For all of the foregoing reasons, the judgment of the District Court and the sentence of defendant Reynolds are each Affirmed.
INTERROGATION; ADVICE OF RIGHTS
Time 10:40 a.m.
Before we ask you any questions, you must understand your rights.
You have the right to remain silent.
Anything you say can be used against you in court.
You have the right to talk to a lawyer for advice before we ask you any questions and to have him with you during questioning.
If you cannot afford a lawyer, one will be appointed for you before any questioning if you wish.

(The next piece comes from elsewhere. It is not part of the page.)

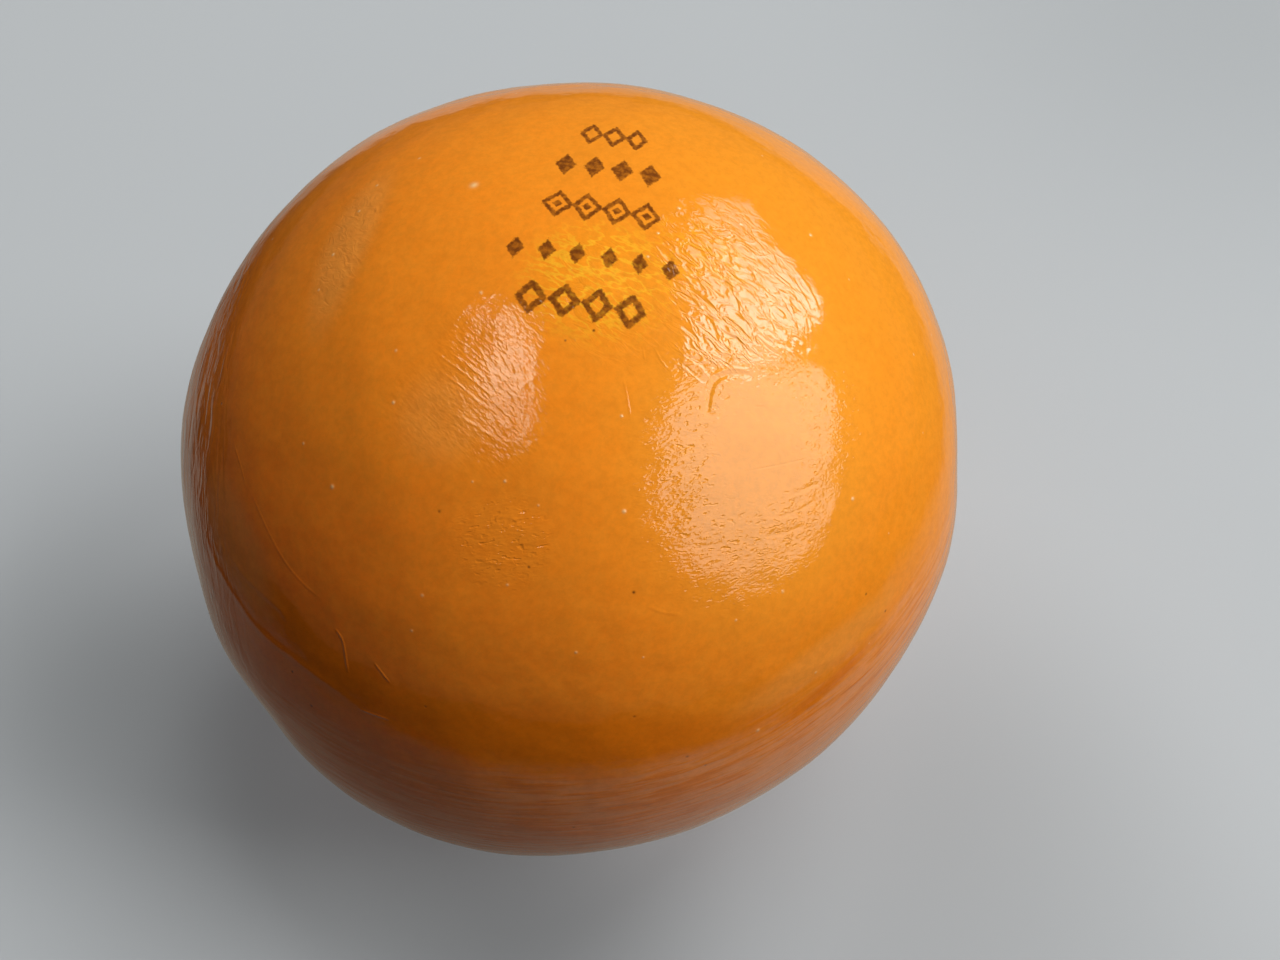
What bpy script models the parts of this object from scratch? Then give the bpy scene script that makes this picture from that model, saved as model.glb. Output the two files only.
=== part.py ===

If you decide to answer questions now without a lawyer present, you will still have the right to stop answering at any time. You also have the right to stop answering at any time until you talk to a lawyer.
WAIVER OF RIGHTS
I read this statement of my rights and I understand what my rights are. I am willing to make a statement and answer questions. I do not want a lawyer at this time. I understand and know what I am doing. No promises or threats have been made to me and no pressure or coercion of any kind has been used against me.
Time: 10:55 am
* Senior District Judge Joseph Sam Perry of the Northern District of Illinois is sitting by designation.
1. 18 U.S.C. § 876 provides in pertinent part: Whoever, with intent to extort from any person any money or other thing of value, so deposits, or causes to be delivered, as aforesaid [in any post office or authorized depository for mail matter, to be sent or delivered by the Postal Service according to the direction thereon], any communication containing any threat . . . to injure the person of the addressee or of another, shall be fined not more than $5,000 or imprisoned not more than twenty years, or both.
2. The form as signed by Reynolds is reproduced in Appendix A.
3. United States v. Glasgow, supra; United States v. Cluchette, 465 F.2d 749, 754 (9th Cir. 1972).